As seen above, there is a clear hitch in any route you may choose to take although I-87 appears to be heading straight toward New Bern Ave and Downtown Raleigh. This can lead to driver confusion, as well as wasted time and emissions.
Looking at the Typical Traffic Heat map from Google during morning rush hour, there are some delays heading South on I-87 and West on I-440 as people head toward Downtown, North Hill, and RTP.
As many companies eventually ease back into offices as well as the explosive growth Eastern Wake County, Downtown Raleigh, and North Hills are experiencing, this corridor will become increasingly congested.
In addition to the Triangle region as a whole being among the fastest growing in the country – for good reason; Eastern Wake County is the fastest growing section of the triangle. This is due to Eastern Wake being the last area within close range that has significant developable land remaining.
One of the towns in Eastern Wake, Wendell is a prime example of this explosive growth. The map below shows the current and planned developments within the town’s planning limits. Over 5000 residential units, a college, and numerous mixed use developments are on the docket for the town. Adjacent Knightdale and Zebulon are also experiencing similar growth.
The New Bern – I-87 connector would provide a direct route from the Interstate to Downtown Raleigh. It would also serve as a gateway into the city while also helping to drive development along a prime BRT corridor. An interactive map of the proposed route is at the link below.
Despite being a new route, only limited ROW impacts would be seen. There are a couple of existing roads that could be utilized, as well as sneaking between a few medical buildings of the Wake Med complex.
Section 1 shows the tie-in to I-87 as well as the addition of ramps at the I-440 interchange. The existing flyover bridges should be maintained and the Connector should be routed to go under existing bridges wherever possible to ensure cost and constructability remains feasible.
As the Connector moves away from the interchange it will transition into a complete street corridor with street trees, median plantings and a multi-use trail. The trail would be a direct connection from the Crabtree Creek Trail providing more direct bike access from the Neuse River Trail to Downtown Raleigh. A few Right-In-Right-Out driveways are provided for access to some commercial facilities.
Section three features a Roundabout at the intersection with Sunnybrook Rd.

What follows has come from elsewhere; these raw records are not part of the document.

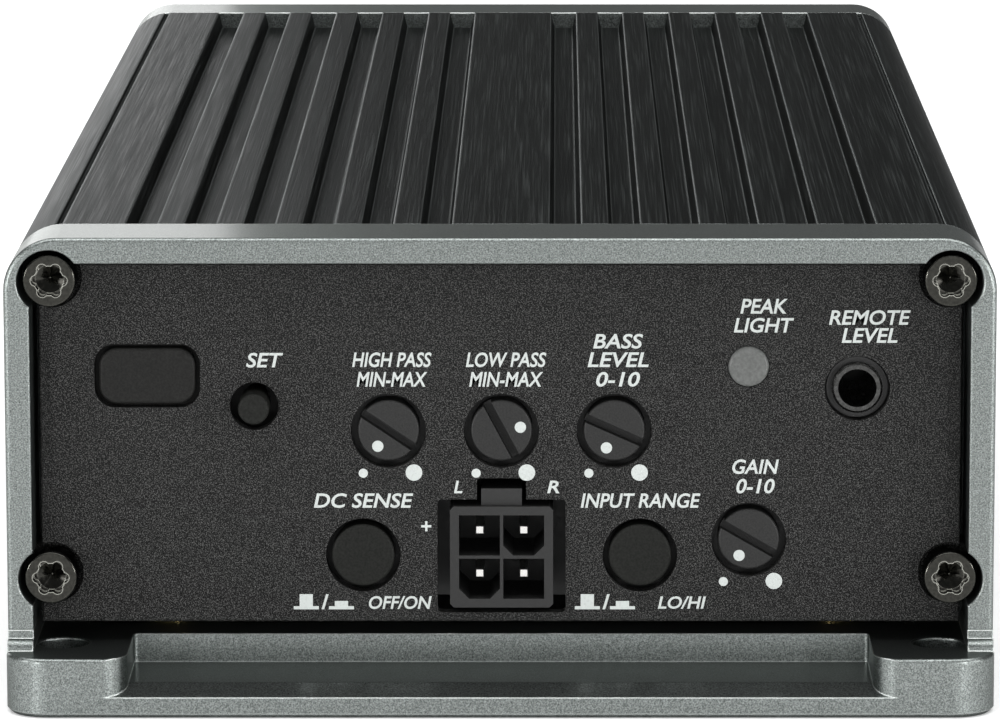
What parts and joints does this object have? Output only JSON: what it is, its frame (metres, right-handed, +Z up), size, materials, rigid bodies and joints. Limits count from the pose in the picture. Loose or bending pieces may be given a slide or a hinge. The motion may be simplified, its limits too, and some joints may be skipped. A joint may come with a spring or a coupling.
{
  "type": "car amplifier",
  "caption": "Compact car amplifier: finned dark heatsink cover, grey end frames, a recessed control panel with knobs, buttons and sockets, and a base with mounting ears.",
  "frame": {"origin": "on the mounting surface, under the middle of the object", "axes": "+X across the control panel to its right, +Y from the control end to the wiring end, +Z up from the mounting surface"},
  "size_m": [0.0922, 0.193, 0.0444],
  "materials": {
    "frame_paint": "metallic grey paint with fine flake",
    "heatsink_finish": "dark anodised, drawn lengthwise",
    "panel_powder_coat": "fine textured black powder coat",
    "dark_nickel": "dark nickel plate",
    "knob_plastic": "smooth black",
    "button_plastic": "smooth black",
    "window_plastic": "smoked",
    "light_pipe": "frosted",
    "moulded_black": "fine moulded",
    "jack_metal": "bright plate",
    "plated_contact": "tin plate",
    "plated_steel": "zinc plate",
    "board_laminate": "black solder mask",
    "standoff_brass": "turned",
    "capacitor_sleeve": "shrunk sleeve",
    "ferrite": "sintered, smooth",
    "enamel_wire": "enamelled copper wire",
    "film_box": "moulded box",
    "chip_resin": "moulded resin",
    "thermal_silicone": "soft grey sheet",
    "clamp_aluminium": "plain"
  },
  "bodies": {
    "chassis": {"base_plate": "frame_paint", "base_screws": "dark_nickel", "bass_boost_potentiometer": "moulded_black", "board_link": "moulded_black", "board_screws": "plated_steel", "board_standoffs": "standoff_brass", "clamp_bars": "clamp_aluminium", "clamp_screws": "plated_steel", "control_board": "board_laminate", "dc_offset_switch": "moulded_black", "driver_chips": "chip_resin", "filter_capacitors": "film_box", "frame_screws": "dark_nickel", "front_frame": "frame_paint", "front_panel": "panel_powder_coat", "front_panel_screws": "dark_nickel", "gain_potentiometer": "moulded_black", "heatsink_cover": "heatsink_finish", "high_pass_potentiometer": "moulded_black", "input_connector_housing": "moulded_black", "input_connector_pins": "plated_contact", "input_level_switch": "moulded_black", "low_pass_potentiometer": "moulded_black", "main_board": "board_laminate", "output_inductors": "ferrite", "power_terminal_block": "moulded_black", "power_transistors": "chip_resin", "processor_chip": "chip_resin", "rear_frame": "frame_paint", "rear_panel": "panel_powder_coat", "rear_panel_screws": "dark_nickel", "remote_jack_body": "moulded_black", "remote_jack_ring": "jack_metal", "setup_switch": "moulded_black", "speaker_terminal_block": "moulded_black", "status_light": "chip_resin", "status_light_pipe": "light_pipe", "status_window": "window_plastic", "storage_capacitors": "capacitor_sleeve", "terminal_cages": "plated_contact", "terminal_screws": "plated_steel", "thermal_pads": "thermal_silicone", "toroid_core": "ferrite", "toroid_winding": "enamel_wire"},
    "high_pass_knob": {"high_pass_knob": "knob_plastic"},
    "low_pass_knob": {"low_pass_knob": "knob_plastic"},
    "bass_boost_knob": {"bass_boost_knob": "knob_plastic"},
    "gain_knob": {"gain_knob": "knob_plastic"},
    "dc_offset_button": {"dc_offset_button": "button_plastic"},
    "input_level_button": {"input_level_button": "button_plastic"},
    "setup_button": {"setup_button": "button_plastic"}
  },
  "joints": [
    {"name": "high_pass_turn", "type": "hinge", "parent": "chassis", "child": "high_pass_knob", "pos_m": [-0.01047, -0.087, 0.0257], "axis": [0, 1, 0], "range_deg": [-10, 288]},
    {"name": "low_pass_turn", "type": "hinge", "parent": "chassis", "child": "low_pass_knob", "pos_m": [0.00008, -0.087, 0.0257], "axis": [0, 1, 0], "range_deg": [-218, 80]},
    {"name": "bass_boost_turn", "type": "hinge", "parent": "chassis", "child": "bass_boost_knob", "pos_m": [0.01062, -0.087, 0.0257], "axis": [0, 1, 0], "range_deg": [0, 298]},
    {"name": "gain_turn", "type": "hinge", "parent": "chassis", "child": "gain_knob", "pos_m": [0.02324, -0.087, 0.01535], "axis": [0, 1, 0], "range_deg": [-6, 292]},
    {"name": "dc_offset_press", "type": "slide", "parent": "chassis", "child": "dc_offset_button", "axis": [0, 1, 0], "range_m": [0, 0.0015], "stiffness_N_per_m": 600},
    {"name": "input_level_press", "type": "slide", "parent": "chassis", "child": "input_level_button", "axis": [0, 1, 0], "range_m": [0, 0.0015], "stiffness_N_per_m": 600},
    {"name": "setup_press", "type": "slide", "parent": "chassis", "child": "setup_button", "axis": [0, 1, 0], "range_m": [0, 0.0004], "stiffness_N_per_m": 2000}
  ]
}
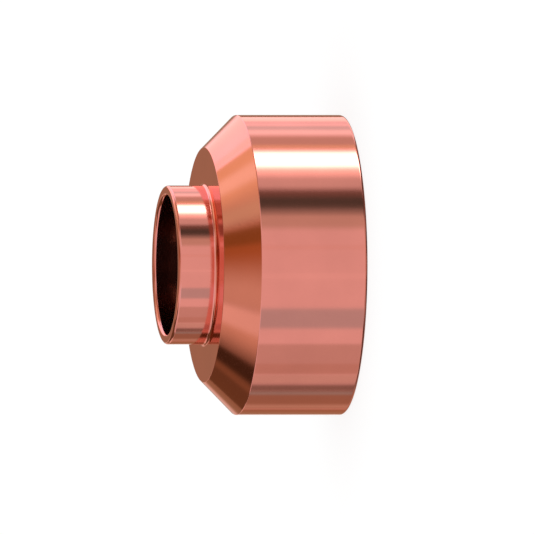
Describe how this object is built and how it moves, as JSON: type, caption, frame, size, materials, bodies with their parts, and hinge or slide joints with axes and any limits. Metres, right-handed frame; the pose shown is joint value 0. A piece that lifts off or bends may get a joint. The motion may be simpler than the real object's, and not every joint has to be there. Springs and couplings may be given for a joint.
{
  "type": "plasma deflector shield",
  "caption": "Turned copper cap with an internal thread, a 45 degree shoulder, a flat front face and a short open neck.",
  "frame": {"origin": "centre of the open rear rim, in the plane that the part stands on", "axes": "+Z along the turning axis, from the rear rim towards the neck"},
  "size_m": [0.028, 0.028, 0.0168],
  "materials": {
    "copper": "polished"
  },
  "bodies": {
    "root": {"shield": "copper"}
  },
  "joints": []
}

Special design considerations for bikes and pedestrians on the roadside greenway trail should be explored to ensure the highest level of safety is provided. This would also provide a couple of prime corner development opportunities adjacent to the huge WakeMed medical facility. There would also be some more Right-In-Right-Out driveways to ensure a high level of access to all facilities.
Section four sees the tie-in to the existing New Bern Ave. This is also where the majority of our ROW impacts would be seen. Due to the proximity of the Roundabout with New Bern and the Connector, a grade separation was chosen to pass Donald Ross Drive.
As mentioned, a BRT line is planned on New Bern Ave from Downtown to East Raleigh. On the Northeast quadrant of the Roundabout, a mixed-use BRT station with Park-and-ride, apartments and retail should be considered.
In total, the New Bern – I-87 Connector would span about 1.5 miles while shaving about a mile off of the existing shortest route that currently exists.
As Raleigh continues to rapidly grow, we must ensure that connectivity remains our number one priority. While only a mile long, this connector would provide a more reliable, direct route for motorists traveling from Eastern Wake County. It would also connect one of the largest greenways in North Carolina to Downtown, as well as provide opportunity for economic development along the future BRT corridor.
In the coming parts of the series, we’ll explore some more ideas for enhancing the connectivity of Raleigh.